A partir de discussões, rodas de conversa e cursos promovidos pelo MAI em parceria com os pescadores e com universidades que já atuavam na região, foi identificado como prioritário para a preservação das memórias locais um projeto de captação de histórias de vida. Como em diversas comunidades tradicionais, as histórias, memórias e saberes da pesca artesanal não estão sistematizados de forma autoral em livros, arquivos, bibliotecas ou museus; são conhecimentos transmitidos fundamentalmente de forma oral, especialmente pelos mais velhos. Em Itaipu, as histórias de vida estão intimamente ligadas à ocupação do território, à formação das famílias e grupos de trabalho, ao desenvolvimento econômico e ao universo sociocultural local. As histórias de vida em Itaipu também se relacionam diretamente com a trajetória do MAI e não é possível pensar a instituição sem considerar o protagonismo dos pescadores no que diz respeito ao tombamento das ruínas do Recolhimento de Santa Teresa, à criação do Museu e à formação da coleção arqueológica.

A iniciativa de um mapeamento das memórias e saberes locais só é possível a partir de um entendimento lato sensu das noções de patrimônio e bem cultural, identificados e reconhecidos coletivamente. À diferença de outras ações de documentação, o inventário participativo propõe que os protagonistas do processo de musealização sejam membros da comunidade e não técnicos e especialistas, os quais, embora essenciais na sensibilização conceitual e na orientação técnica, não são mais os únicos responsáveis pelo conteúdo e resultado. As ações de um inventário participativo devem ser percebidas dentro de uma dinâmica de (re) conhecimento que varia ao longo do tempo de acordo com as necessidades do coletivo. A proposta primordial do inventário participativo, portanto, é a horizontalidade no processo de identificação do patrimônio.
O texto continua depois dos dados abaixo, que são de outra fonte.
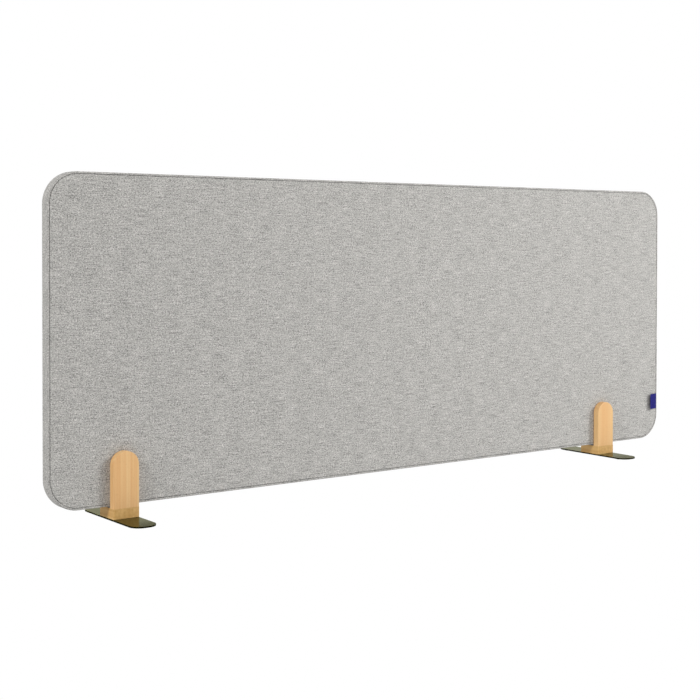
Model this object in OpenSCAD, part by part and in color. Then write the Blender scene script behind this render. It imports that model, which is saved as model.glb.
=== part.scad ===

O Inventário Participativo, que se pretende um programa contínuo nas ações do MAI, será desenvolvido inicialmente a partir da categoria Pessoas e Memórias e terá como metodologia basilar e técnica investigativa científica a História Oral, a partir da realização de entrevistas. A história oral como método tem como objeto o passado tal qual concebido por quem o viveu, ou seja, a partir de várias visões e interpretações do passado, o pesquisador poderá empreender uma análise comparativa sobre determinados acontecimentos e contextos, partindo do particular para o geral.

A execução do Inventário está dividida em etapas, sendo que a primeira delas é a mobilização e sensibilização da comunidade e dos parceiros. Serão realizadas reuniões para ajustar as etapas de execução do projeto de acordo com as demandas e indicações dos pescadores e moradores de Itaipu. Nestes primeiros encontros será elaborada, a partir de indicações da comunidade, a listagem inicial de quarenta (40) pessoas a serem entrevistadas. A escolha dessas pessoas, assim como o número total de entrevistas poderão sofrer alterações ao longo da realização do projeto, uma vez que o resultado da pesquisa e a relevância do material obtido só poderão ser avaliados uma vez que as entrevistas ocorram.

O contato com os entrevistados deverá ocorrer em dois momentos: o primeiro deles é o momento do convite e apresentação do projeto, quando ele será informado do teor e objetivos do Inventário e quando, então, em uma data conveniente, será acordada a realização da entrevista. Solicitar-se-á, também, que o mesmo tenha consigo, no dia da entrevista, fotos, objetos ou demais itens que lhe sejam caros e significativos. No dia, hora e local acordados, portanto, acontecerá a entrevista – que será filmada e gravada – levada a cabo por pesquisador contratado e norteada por um roteiro semiestruturado elaborado pelo corpo técnico do Museu de Arqueologia de Itaipu. Este roteiro é constituído de perguntas simples, encadeadas cronologicamente, que buscam articular as informações sobre a trajetória de vida com as relações e condições socioculturais de Itaipu.

Serão realizadas, ainda, no âmbito do Inventário três rodas de conversa no Museu, que buscarão reunir os moradores para discutir temas específicos, ainda a serem definidos, mas já sugeridos, tais como a relação dos pescadores e moradores com os diferentes patrimônios tombados da região (o próprio Museu de Arqueologia de Itaipu, a Igreja de São Sebastião, o Sambaqui da Duna Grande, a pesca artesanal, a paisagem do Canto de Itaipu) e com as unidades de conservação ambiental (Parque Estadual da Serra da Tiririca e Reserva Marinha Extrativista de Itaipu), ou ainda as relações de gênero e trabalho no território, identificando o papel e protagonismo das mulheres moradoras e pescadoras de Itaipu. Essas rodas de conversa também serão registradas e editadas. Além disso, serão realizados também cursos abertos a todos os públicos sobre registros audiovisuais e edição de imagens e sobre práticas de história oral.

O material audiovisual oriundo das entrevistas será sistematizado de diferentes formas: os áudios serão transcritos e os vídeos completos editados em vídeos curtos de 15-20 minutos. Os vídeos completos receberão tratamento de acervo digital do MAI e formarão uma nova coleção dentro do acervo museológico institucional. A transcrição deverá destacar os trechos relevantes e tal ação condicionará a edição das imagens. Estes produtos, além de integrarem o acervo técnico do MAI e serem facultados à pesquisa, serão disponibilizados em plataforma online colaborativa e, também, no site do Museu, de maneira a garantir visibilidade para a comunidade do Canto de Itaipu e para o MAI, além de funcionar como uma ferramenta de preservação da memória do local e de seus habitantes. Por fim, a partir dos resultados obtidos pretende-se elaborar de forma colaborativa com os agentes desse patrimônio, exposições e publicações.